INFORMATION SHOWN
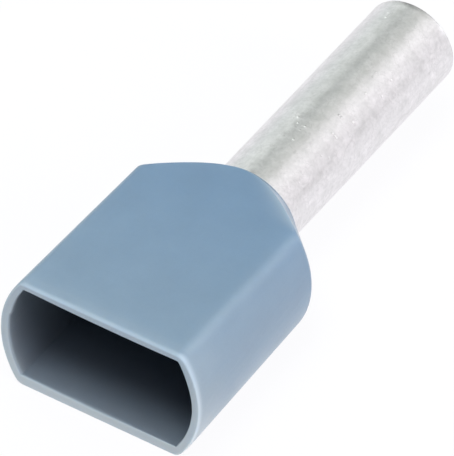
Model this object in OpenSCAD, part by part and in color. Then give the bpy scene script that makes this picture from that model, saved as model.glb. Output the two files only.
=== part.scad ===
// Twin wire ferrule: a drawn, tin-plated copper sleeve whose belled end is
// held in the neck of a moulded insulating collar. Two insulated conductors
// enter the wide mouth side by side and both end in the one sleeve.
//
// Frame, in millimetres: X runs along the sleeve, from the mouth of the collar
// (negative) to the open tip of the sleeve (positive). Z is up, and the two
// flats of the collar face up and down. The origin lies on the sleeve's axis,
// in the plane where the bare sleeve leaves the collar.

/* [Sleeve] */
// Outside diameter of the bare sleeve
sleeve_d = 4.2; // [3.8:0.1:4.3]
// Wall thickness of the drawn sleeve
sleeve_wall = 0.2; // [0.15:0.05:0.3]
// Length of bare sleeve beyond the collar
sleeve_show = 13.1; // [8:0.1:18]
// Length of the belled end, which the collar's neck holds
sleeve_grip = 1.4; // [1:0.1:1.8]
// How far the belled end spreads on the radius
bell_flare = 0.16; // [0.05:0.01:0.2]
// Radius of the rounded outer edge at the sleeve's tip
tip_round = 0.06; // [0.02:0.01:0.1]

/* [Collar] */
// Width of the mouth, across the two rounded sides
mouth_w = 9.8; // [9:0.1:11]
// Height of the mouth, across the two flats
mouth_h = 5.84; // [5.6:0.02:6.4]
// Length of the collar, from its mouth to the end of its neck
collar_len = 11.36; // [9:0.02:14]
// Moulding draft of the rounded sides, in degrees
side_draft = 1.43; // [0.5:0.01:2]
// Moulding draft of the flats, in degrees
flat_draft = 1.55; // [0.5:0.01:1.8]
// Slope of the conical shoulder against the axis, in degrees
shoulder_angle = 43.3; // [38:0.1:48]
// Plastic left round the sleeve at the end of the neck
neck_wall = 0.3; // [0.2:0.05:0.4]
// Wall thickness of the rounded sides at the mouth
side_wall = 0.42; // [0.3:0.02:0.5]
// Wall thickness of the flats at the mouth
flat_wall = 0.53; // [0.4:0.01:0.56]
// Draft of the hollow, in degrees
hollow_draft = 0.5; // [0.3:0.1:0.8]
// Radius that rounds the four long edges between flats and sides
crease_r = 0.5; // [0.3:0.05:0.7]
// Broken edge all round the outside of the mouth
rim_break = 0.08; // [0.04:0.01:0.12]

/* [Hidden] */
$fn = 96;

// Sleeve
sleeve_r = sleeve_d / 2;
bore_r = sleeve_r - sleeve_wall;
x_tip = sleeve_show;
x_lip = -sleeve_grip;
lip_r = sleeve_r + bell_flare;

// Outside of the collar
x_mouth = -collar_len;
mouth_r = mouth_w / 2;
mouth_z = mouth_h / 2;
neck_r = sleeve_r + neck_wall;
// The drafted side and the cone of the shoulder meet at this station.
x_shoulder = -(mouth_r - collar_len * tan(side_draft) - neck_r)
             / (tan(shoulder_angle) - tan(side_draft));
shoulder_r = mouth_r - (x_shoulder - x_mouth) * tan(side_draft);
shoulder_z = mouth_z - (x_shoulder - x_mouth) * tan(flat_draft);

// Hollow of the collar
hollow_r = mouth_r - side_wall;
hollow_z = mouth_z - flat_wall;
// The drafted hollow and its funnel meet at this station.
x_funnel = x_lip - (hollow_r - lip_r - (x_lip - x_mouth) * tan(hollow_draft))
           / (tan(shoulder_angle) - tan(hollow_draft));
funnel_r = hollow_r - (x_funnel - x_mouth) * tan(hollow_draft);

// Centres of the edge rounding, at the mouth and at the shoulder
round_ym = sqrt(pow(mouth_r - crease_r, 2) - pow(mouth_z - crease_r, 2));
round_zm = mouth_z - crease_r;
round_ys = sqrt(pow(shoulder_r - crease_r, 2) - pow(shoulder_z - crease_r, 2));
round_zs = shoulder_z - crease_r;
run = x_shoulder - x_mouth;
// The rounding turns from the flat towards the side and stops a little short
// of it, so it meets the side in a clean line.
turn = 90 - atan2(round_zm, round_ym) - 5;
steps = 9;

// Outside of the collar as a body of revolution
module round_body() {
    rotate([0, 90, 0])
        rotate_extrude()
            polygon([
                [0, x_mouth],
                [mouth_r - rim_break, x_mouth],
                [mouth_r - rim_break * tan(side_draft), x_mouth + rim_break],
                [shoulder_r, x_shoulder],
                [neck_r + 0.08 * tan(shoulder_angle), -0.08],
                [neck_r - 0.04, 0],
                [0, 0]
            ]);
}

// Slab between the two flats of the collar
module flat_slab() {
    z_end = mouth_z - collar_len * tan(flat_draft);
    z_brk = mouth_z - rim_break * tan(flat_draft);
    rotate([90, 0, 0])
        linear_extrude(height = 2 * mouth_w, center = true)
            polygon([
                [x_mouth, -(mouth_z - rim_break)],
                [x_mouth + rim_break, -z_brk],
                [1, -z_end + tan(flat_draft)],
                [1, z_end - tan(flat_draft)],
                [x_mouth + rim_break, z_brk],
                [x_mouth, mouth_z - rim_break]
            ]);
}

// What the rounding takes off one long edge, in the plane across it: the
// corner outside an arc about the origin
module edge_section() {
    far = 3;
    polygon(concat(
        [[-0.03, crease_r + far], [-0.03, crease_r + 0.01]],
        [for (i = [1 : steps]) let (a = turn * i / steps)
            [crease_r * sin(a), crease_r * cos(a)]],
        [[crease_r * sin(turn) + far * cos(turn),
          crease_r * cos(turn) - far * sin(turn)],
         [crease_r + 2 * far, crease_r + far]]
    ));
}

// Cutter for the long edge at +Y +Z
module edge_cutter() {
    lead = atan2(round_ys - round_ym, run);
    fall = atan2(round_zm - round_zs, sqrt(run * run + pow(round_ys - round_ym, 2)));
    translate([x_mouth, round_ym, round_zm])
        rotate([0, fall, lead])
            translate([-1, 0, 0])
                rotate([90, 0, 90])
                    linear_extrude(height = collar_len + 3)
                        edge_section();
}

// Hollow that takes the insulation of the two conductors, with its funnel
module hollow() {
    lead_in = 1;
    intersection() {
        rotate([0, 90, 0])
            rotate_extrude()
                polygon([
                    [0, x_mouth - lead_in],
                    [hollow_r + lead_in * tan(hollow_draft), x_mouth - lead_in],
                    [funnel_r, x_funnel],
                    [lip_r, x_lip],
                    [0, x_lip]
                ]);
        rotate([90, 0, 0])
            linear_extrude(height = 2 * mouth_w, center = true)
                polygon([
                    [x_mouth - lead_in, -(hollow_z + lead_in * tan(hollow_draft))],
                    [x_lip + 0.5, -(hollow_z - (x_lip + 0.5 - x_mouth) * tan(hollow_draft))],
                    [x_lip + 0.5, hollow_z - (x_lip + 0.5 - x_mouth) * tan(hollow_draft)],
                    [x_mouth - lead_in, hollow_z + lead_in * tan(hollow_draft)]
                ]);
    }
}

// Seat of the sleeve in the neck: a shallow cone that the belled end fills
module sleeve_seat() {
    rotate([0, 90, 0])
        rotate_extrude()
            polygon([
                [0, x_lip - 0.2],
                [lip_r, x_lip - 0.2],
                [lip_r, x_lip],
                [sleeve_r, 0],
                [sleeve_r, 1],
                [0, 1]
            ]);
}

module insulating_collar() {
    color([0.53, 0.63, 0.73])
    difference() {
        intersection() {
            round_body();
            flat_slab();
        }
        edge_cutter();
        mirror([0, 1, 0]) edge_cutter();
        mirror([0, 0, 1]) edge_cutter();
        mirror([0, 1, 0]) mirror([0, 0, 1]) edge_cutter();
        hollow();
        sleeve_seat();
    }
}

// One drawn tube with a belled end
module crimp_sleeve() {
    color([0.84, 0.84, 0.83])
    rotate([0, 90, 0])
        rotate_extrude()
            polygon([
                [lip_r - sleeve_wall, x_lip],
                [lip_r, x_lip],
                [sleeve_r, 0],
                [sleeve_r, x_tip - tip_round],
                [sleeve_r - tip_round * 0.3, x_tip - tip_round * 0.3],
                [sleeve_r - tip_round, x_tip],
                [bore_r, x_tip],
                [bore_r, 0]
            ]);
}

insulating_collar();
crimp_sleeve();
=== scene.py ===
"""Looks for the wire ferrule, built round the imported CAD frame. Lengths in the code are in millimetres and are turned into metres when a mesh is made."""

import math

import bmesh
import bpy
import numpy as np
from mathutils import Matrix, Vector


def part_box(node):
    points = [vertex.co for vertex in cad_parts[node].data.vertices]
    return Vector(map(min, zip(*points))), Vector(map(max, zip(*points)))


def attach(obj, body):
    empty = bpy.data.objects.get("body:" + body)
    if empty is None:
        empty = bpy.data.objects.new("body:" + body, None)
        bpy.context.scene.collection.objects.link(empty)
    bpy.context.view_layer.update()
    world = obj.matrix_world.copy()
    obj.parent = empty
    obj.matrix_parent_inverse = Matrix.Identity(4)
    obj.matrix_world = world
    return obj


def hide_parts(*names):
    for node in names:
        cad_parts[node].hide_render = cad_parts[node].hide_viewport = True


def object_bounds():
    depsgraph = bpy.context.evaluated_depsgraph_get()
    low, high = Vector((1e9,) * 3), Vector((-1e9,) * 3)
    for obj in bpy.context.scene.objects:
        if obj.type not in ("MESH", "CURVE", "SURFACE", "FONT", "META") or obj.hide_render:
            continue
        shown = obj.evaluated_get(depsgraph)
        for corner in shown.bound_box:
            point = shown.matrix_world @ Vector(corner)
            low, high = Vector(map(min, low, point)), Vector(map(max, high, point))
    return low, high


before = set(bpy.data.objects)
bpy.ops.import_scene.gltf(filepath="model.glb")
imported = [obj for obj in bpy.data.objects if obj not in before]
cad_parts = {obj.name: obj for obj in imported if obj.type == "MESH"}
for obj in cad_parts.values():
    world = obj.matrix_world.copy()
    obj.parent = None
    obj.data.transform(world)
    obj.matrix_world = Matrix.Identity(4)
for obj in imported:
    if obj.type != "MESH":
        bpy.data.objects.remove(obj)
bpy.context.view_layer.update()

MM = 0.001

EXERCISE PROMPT
Between the line containing "a belled end" and the line containing "Vector(map(max, high, point))" lies the part to return. Return it exactly, counting both of those lines.

EXERCISE RESPONSE
// One drawn tube with a belled end
module crimp_sleeve() {
    color([0.84, 0.84, 0.83])
    rotate([0, 90, 0])
        rotate_extrude()
            polygon([
                [lip_r - sleeve_wall, x_lip],
                [lip_r, x_lip],
                [sleeve_r, 0],
                [sleeve_r, x_tip - tip_round],
                [sleeve_r - tip_round * 0.3, x_tip - tip_round * 0.3],
                [sleeve_r - tip_round, x_tip],
                [bore_r, x_tip],
                [bore_r, 0]
            ]);
}

insulating_collar();
crimp_sleeve();
=== scene.py ===
"""Looks for the wire ferrule, built round the imported CAD frame. Lengths in the code are in millimetres and are turned into metres when a mesh is made."""

import math

import bmesh
import bpy
import numpy as np
from mathutils import Matrix, Vector


def part_box(node):
    points = [vertex.co for vertex in cad_parts[node].data.vertices]
    return Vector(map(min, zip(*points))), Vector(map(max, zip(*points)))


def attach(obj, body):
    empty = bpy.data.objects.get("body:" + body)
    if empty is None:
        empty = bpy.data.objects.new("body:" + body, None)
        bpy.context.scene.collection.objects.link(empty)
    bpy.context.view_layer.update()
    world = obj.matrix_world.copy()
    obj.parent = empty
    obj.matrix_parent_inverse = Matrix.Identity(4)
    obj.matrix_world = world
    return obj


def hide_parts(*names):
    for node in names:
        cad_parts[node].hide_render = cad_parts[node].hide_viewport = True


def object_bounds():
    depsgraph = bpy.context.evaluated_depsgraph_get()
    low, high = Vector((1e9,) * 3), Vector((-1e9,) * 3)
    for obj in bpy.context.scene.objects:
        if obj.type not in ("MESH", "CURVE", "SURFACE", "FONT", "META") or obj.hide_render:
            continue
        shown = obj.evaluated_get(depsgraph)
        for corner in shown.bound_box:
            point = shown.matrix_world @ Vector(corner)
            low, high = Vector(map(min, low, point)), Vector(map(max, high, point))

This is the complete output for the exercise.